start

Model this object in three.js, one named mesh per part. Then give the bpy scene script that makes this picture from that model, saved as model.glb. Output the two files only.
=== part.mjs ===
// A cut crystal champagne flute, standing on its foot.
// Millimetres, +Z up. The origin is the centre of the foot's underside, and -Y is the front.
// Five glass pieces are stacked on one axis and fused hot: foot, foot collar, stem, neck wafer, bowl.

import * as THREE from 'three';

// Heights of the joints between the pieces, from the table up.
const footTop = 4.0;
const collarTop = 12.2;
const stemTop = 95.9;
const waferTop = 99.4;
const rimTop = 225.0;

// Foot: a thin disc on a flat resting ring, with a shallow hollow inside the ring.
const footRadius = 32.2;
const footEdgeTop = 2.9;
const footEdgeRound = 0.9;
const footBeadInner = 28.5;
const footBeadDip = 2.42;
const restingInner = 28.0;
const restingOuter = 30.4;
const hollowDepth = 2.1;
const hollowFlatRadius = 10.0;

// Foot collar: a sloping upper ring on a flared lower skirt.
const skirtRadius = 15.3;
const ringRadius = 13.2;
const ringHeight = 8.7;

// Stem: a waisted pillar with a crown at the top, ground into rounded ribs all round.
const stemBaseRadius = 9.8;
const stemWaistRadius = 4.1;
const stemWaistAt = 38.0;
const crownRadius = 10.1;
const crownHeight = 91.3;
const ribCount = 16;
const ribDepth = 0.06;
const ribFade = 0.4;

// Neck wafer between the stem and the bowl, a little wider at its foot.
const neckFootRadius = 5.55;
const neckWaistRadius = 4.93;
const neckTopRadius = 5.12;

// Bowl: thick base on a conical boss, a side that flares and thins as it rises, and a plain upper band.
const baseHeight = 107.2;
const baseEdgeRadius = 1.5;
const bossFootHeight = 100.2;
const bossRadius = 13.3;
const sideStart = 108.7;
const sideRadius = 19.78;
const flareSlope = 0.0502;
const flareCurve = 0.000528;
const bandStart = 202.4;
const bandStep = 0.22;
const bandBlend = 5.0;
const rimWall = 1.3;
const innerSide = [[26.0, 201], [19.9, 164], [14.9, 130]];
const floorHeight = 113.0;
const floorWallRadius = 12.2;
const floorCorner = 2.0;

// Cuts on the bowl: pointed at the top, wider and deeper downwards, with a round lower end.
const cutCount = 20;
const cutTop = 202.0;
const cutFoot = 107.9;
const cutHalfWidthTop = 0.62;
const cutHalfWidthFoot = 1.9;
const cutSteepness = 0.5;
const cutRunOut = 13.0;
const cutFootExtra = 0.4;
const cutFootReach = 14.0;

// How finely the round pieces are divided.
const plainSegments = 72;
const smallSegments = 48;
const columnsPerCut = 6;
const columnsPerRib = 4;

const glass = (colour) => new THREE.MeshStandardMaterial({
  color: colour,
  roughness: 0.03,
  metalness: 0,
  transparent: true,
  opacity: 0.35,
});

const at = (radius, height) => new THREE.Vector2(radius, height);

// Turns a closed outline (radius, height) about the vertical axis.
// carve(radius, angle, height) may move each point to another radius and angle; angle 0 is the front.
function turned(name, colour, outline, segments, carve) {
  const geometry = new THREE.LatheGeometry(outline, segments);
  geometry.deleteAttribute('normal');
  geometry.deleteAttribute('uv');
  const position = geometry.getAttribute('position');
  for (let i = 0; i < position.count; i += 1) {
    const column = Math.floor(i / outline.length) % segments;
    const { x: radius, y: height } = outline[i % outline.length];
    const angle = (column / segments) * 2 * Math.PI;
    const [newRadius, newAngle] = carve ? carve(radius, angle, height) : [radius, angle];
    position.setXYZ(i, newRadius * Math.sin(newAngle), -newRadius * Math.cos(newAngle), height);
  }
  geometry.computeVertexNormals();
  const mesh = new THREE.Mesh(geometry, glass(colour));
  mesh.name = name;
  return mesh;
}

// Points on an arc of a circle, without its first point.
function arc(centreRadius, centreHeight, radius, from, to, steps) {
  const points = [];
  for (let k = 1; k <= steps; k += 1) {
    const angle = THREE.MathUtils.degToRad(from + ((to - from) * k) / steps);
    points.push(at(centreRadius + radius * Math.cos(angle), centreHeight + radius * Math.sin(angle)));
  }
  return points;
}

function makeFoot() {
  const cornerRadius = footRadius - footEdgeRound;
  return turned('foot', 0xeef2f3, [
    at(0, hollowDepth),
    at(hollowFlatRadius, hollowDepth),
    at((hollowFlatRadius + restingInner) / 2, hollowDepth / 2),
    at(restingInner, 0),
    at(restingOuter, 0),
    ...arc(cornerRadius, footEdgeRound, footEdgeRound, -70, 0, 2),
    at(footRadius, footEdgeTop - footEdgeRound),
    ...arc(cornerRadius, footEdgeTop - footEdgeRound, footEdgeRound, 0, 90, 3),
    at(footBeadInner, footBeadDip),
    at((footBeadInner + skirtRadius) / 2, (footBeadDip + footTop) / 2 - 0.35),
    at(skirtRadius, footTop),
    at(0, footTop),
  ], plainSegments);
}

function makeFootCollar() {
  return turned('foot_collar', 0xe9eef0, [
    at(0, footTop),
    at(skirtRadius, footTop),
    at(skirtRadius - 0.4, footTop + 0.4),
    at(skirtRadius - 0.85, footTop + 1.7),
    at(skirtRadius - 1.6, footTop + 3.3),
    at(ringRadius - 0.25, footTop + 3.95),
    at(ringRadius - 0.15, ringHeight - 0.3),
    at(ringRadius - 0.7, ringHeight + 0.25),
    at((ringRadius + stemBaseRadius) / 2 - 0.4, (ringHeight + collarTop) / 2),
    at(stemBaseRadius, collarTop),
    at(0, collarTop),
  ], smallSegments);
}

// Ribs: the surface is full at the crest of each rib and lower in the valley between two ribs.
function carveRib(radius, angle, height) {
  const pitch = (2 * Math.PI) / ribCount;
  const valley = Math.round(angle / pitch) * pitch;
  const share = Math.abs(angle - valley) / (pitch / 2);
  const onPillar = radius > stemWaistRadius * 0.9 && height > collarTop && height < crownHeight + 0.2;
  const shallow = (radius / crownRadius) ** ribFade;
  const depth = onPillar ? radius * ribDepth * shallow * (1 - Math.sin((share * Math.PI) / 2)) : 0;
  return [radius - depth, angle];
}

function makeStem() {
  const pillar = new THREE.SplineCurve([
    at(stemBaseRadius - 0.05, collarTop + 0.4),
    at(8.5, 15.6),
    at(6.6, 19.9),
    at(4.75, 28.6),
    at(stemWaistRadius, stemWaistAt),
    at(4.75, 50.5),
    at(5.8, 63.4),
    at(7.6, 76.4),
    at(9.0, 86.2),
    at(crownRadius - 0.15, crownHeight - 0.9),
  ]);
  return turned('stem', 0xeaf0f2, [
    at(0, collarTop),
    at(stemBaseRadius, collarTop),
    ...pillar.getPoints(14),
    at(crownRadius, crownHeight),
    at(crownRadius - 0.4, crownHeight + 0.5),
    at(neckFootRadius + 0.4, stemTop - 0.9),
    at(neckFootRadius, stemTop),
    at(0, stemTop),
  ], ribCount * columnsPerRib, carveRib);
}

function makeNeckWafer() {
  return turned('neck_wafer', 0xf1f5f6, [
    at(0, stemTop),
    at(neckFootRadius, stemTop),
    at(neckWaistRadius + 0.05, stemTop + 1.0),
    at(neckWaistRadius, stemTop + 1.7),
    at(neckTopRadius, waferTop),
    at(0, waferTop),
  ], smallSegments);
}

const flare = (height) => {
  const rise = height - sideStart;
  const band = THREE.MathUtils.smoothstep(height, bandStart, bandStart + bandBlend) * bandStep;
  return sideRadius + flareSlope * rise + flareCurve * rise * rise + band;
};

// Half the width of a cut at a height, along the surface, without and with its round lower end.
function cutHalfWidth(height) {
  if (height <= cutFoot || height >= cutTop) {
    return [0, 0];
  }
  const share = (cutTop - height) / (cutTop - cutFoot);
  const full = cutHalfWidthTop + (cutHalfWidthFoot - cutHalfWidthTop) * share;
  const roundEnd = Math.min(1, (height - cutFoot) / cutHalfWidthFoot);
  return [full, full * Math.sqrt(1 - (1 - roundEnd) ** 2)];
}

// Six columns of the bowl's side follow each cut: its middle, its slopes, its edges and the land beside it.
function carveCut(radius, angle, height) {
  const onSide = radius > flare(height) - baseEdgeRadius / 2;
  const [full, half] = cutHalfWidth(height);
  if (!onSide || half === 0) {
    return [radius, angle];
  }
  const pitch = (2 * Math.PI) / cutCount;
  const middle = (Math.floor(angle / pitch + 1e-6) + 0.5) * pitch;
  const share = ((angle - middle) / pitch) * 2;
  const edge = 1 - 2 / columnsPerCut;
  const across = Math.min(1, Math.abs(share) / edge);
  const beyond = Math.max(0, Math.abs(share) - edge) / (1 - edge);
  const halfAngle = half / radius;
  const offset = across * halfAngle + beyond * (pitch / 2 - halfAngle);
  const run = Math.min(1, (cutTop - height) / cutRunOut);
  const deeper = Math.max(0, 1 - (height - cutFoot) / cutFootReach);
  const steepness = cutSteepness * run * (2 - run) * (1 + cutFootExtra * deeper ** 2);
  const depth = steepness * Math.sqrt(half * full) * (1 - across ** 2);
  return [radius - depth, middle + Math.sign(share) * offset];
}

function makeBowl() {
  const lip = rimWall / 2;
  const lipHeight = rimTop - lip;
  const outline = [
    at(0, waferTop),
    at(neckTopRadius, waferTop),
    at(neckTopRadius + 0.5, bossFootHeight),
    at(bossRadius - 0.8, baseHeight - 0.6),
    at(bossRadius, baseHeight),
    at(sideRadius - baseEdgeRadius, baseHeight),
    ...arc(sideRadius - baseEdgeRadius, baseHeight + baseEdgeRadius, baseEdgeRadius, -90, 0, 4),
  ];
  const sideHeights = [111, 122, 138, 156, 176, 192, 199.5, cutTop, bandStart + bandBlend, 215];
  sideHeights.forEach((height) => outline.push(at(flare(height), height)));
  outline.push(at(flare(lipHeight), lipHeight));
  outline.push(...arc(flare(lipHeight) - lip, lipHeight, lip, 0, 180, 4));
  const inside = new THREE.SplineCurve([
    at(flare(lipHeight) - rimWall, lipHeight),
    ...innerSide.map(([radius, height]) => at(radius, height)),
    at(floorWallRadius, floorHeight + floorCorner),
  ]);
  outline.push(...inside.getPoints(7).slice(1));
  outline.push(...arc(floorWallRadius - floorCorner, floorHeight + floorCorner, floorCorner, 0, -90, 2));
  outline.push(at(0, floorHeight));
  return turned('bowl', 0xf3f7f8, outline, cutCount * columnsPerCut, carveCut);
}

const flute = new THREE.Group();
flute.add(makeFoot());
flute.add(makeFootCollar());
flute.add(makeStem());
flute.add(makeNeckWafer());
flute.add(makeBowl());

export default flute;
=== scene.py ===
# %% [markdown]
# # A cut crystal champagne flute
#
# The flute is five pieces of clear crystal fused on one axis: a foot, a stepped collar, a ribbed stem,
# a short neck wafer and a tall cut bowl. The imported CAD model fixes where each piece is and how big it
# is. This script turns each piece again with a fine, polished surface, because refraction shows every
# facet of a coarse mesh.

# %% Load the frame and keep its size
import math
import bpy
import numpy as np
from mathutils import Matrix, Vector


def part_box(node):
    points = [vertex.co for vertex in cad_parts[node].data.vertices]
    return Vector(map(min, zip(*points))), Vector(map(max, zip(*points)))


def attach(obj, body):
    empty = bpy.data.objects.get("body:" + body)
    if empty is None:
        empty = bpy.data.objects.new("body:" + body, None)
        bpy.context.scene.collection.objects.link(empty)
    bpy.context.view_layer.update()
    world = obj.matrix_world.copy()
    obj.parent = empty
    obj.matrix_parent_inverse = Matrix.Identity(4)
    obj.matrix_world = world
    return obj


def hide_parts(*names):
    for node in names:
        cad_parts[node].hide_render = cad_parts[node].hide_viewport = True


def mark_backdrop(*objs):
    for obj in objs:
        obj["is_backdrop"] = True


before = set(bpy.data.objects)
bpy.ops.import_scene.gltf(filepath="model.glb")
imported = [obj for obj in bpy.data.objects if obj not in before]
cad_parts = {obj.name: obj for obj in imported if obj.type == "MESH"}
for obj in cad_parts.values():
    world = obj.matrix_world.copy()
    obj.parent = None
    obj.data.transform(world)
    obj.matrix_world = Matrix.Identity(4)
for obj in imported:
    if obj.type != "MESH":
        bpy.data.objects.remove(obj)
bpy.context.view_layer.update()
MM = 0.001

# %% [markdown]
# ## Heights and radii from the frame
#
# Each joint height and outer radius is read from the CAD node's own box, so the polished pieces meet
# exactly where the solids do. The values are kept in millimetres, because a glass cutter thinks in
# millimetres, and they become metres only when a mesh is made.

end

**Problem requirements:**
Using the data above, reproduce exactly the lines from the line that contains "const flute = new THREE.Group();" through the line that contains "# facet of a coarse mesh.", including both.

**Full solution:**
const flute = new THREE.Group();
flute.add(makeFoot());
flute.add(makeFootCollar());
flute.add(makeStem());
flute.add(makeNeckWafer());
flute.add(makeBowl());

export default flute;
=== scene.py ===
# %% [markdown]
# # A cut crystal champagne flute
#
# The flute is five pieces of clear crystal fused on one axis: a foot, a stepped collar, a ribbed stem,
# a short neck wafer and a tall cut bowl. The imported CAD model fixes where each piece is and how big it
# is. This script turns each piece again with a fine, polished surface, because refraction shows every
# facet of a coarse mesh.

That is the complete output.